Seulement, entrer au service de la Baba Yaga ne se fait pas automatiquement : la première épreuve consiste à pénétrer dans sa demeure, une maisonnette en bois perchée sur de gigantesques pattes de poulet (un peu à la manière du Château ambulant de Miyazaki, le côté steampunk en moins). C'est là que Masha va devoir faire preuve d'imagination, d'astuce et puiser dans les souvenirs des contes traditionnels (Hansel et Gretel ne sont pas loin !) et des anecdotes de sa grand-mère qui aurait été, gamine, elle-même prisonnière de la sorcière. Et ceci ne constitue que la première de toute une série de tests que la jeune fille devra passer...
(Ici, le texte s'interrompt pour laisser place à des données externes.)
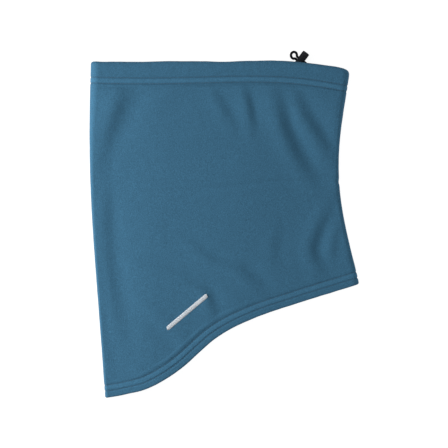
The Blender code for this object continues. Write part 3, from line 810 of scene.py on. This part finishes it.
def settle(cloth):
    """Lets the front layer come to rest on the loft inside the gaiter."""
    stations = all_stations(SIM_FRONT, SIM_REAR, SIM_FOLD)
    first, last = from_top(CASING_STITCH[1]), from_hem(HEM_STITCH[1])
    rows = np.linspace(first, last, SIM_ROWS)
    rest = np.array([place(stations, row, FLEECE / 2) for row in rows])
    count = rest.shape[1]
    along, _, upward = stations.T
    free = smooth_step(0.5, 1.0, upward)
    down = np.minimum(np.arange(SIM_ROWS), SIM_ROWS - 1 - np.arange(SIM_ROWS))
    slack = SIM_SLACK * smooth_step(0, 6, down)[:, None] * free * np.sin(np.pi * along)
    start = rest + slack[..., None] * (0, 0, 1)
    mesh = bpy.data.meshes.new("sim_cloth")
    mesh.from_pydata([tuple(v) for v in start.reshape(-1, 3)], [], grid_faces(SIM_ROWS, count, True))
    sheet = link("sim_cloth", mesh)
    held = sheet.vertex_groups.new(name="held")
    grip = 1 - free
    for r in range(SIM_ROWS):
        edge = 1 - smooth_step(0, 3, min(r, SIM_ROWS - 1 - r))
        for c in range(count):
            held.add([r * count + c], float(max(edge, grip[c])), "REPLACE")
    under = link("sim_under", under_mesh(stations, rows))
    under.modifiers.new("Collision", "COLLISION")
    under.collision.thickness_outer = 0.001
    under.collision.cloth_friction = 8
    modifier = sheet.modifiers.new("Cloth", "CLOTH")
    settings = modifier.settings
    settings.quality = 8
    settings.mass = 0.25
    settings.air_damping = 2.0
    settings.tension_stiffness = 12
    settings.compression_stiffness = 12
    settings.shear_stiffness = 6
    settings.bending_stiffness = 14
    settings.vertex_group_mass = "held"
    settings.pin_stiffness = 1.0
    settings.shrink_min = -0.006
    modifier.collision_settings.use_collision = True
    modifier.collision_settings.use_self_collision = False
    modifier.collision_settings.distance_min = 0.0012
    modifier.point_cache.frame_start = 1
    modifier.point_cache.frame_end = SIM_FRAMES
    for frame_number in range(1, SIM_FRAMES + 1):
        bpy.context.scene.frame_set(frame_number)
    graph = bpy.context.evaluated_depsgraph_get()
    settled = sheet.evaluated_get(graph)
    moved = np.zeros(len(settled.data.vertices) * 3)
    settled.data.vertices.foreach_get("co", moved)
    change = moved.reshape(start.shape) - rest
    for _ in range(SIM_SMOOTHING):
        change[1:-1] = 0.25 * change[:-2] + 0.5 * change[1:-1] + 0.25 * change[2:]
        change = 0.25 * np.roll(change, 1, 1) + 0.5 * change + 0.25 * np.roll(change, -1, 1)
    bpy.context.scene.frame_set(1)
    bpy.data.objects.remove(sheet)
    bpy.data.objects.remove(under)
    spread(cloth, change, stations, rows)


def under_mesh(stations, rows):
    """The loft inside the gaiter, which the front layer comes to rest on."""
    front = stations[stations[:, 2] > 0.999]
    front = front[np.argsort(front[:, 0])]
    points = np.array([place(front, row, FLEECE / 2 + SIM_CLEARANCE) for row in rows])
    mesh = bpy.data.meshes.new("sim_under")
    mesh.from_pydata([tuple(p) for p in points.reshape(-1, 3)], [], grid_faces(len(rows), len(front), False))
    if mesh.polygons[0].normal.z < 0:
        mesh.flip_normals()
    return mesh


def ring_numbers(stations):
    """A number that grows steadily round the tube: front layer, back fold, rear layer, front fold."""
    along, outward, upward = stations.T
    turn = FOLD_SHARE * (np.arctan2(np.abs(outward), upward) / np.pi)
    level = np.where(upward > 0, along, 2 - along)
    level = np.where(level > 1, level + FOLD_SHARE, level)
    folded = np.where(outward > 0, 1 + turn, RING - turn)
    return np.where(np.abs(upward) > 0.999, level, folded)


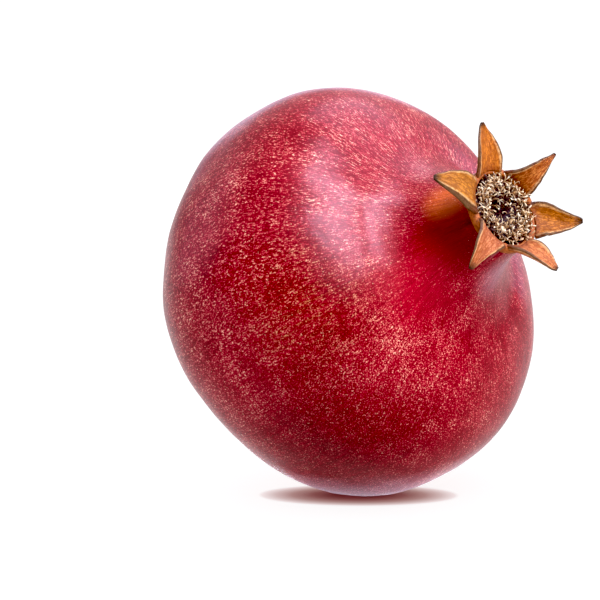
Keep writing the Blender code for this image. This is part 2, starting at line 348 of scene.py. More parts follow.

Très vite, ce qui frappe dans l'album, c'est un réel souci de lisibilité et de qualité : le travail de relecture a été parfaitement mené au point qu'aucune coquille n'est à déplorer. Le lettrage en script est parfaitement intelligible et on a droit à plusieurs notes de bas de page destinées à éclairer les jeunes lecteurs (à qui l'ouvrage est principalement destiné) sur certains points, comme le plat américain traditionnel apporté lors des funérailles ou la référence à la route de briques jaunes du Magicien d'Oz. L'aspect graphique constitue en outre un réel plus : Emily Carroll nous propose des planches agréables à l'encrage généreux, tout en couleurs pastel et alternant un découpage classique avec des pleines pages éclatantes. En outre, l'artiste s'applique à traduire les souvenirs de Masha et les extraits des contes de fées sur lesquels elle s'appuie constamment en dotant ses cases d'encadrements stylisés tout en adoptant une palette graphique différente, plus douce, qui estompe les traits et ravira les adultes amateurs de beaux ouvrages.



L'album est beau, assurément, séduisant le regard de l'esthète tout en délivrant un radieux message d'espoir et d'accomplissement. S'accrochant à l'antienne de sa chère mamie, "Rien n'est jamais trop difficile dans la vie. Il n'existe rien qui ne puisse être arrangé", Masha s'accomplira en tant que jeune femme en devenir, puisant dans des ressources qu'elle ne soupçonnait pas tout en se référant autant que possible aux expériences issues des contes, se fondant sur l'héritage des anciens.
Un remarquable et rassurant discours humaniste plein de poésie, de nostalgie et d'un charme tout particulier, celui des histoires qui font naître la magie dont elles parlent.

Une leçon de vie dont les petits écoliers d'aujourd'hui devraient sans aucun doute s'inspirer.



+ Les points positifs - Les points négatifs
  • Un bel album, aux graphismes séduisants.
  • Une histoire fondées sur des bases classiques mais délivrant des messages pertinents.
  • Une héroïne qui souffre sans s'apitoyer sur son sort et choisit d'affronter la vie.
  • La volonté de ne pas faire du héros un "élu" condamné à réussir, mais un personnage entreprenant qui n'oublie pas les leçons de ses aînés.
  • De nombreuses références aux contes populaires bien mises en valeur par un remarquable travail éditorial.

  • Un découpage parfois un petit peu abrupt nuisant à la fluidité de la lecture.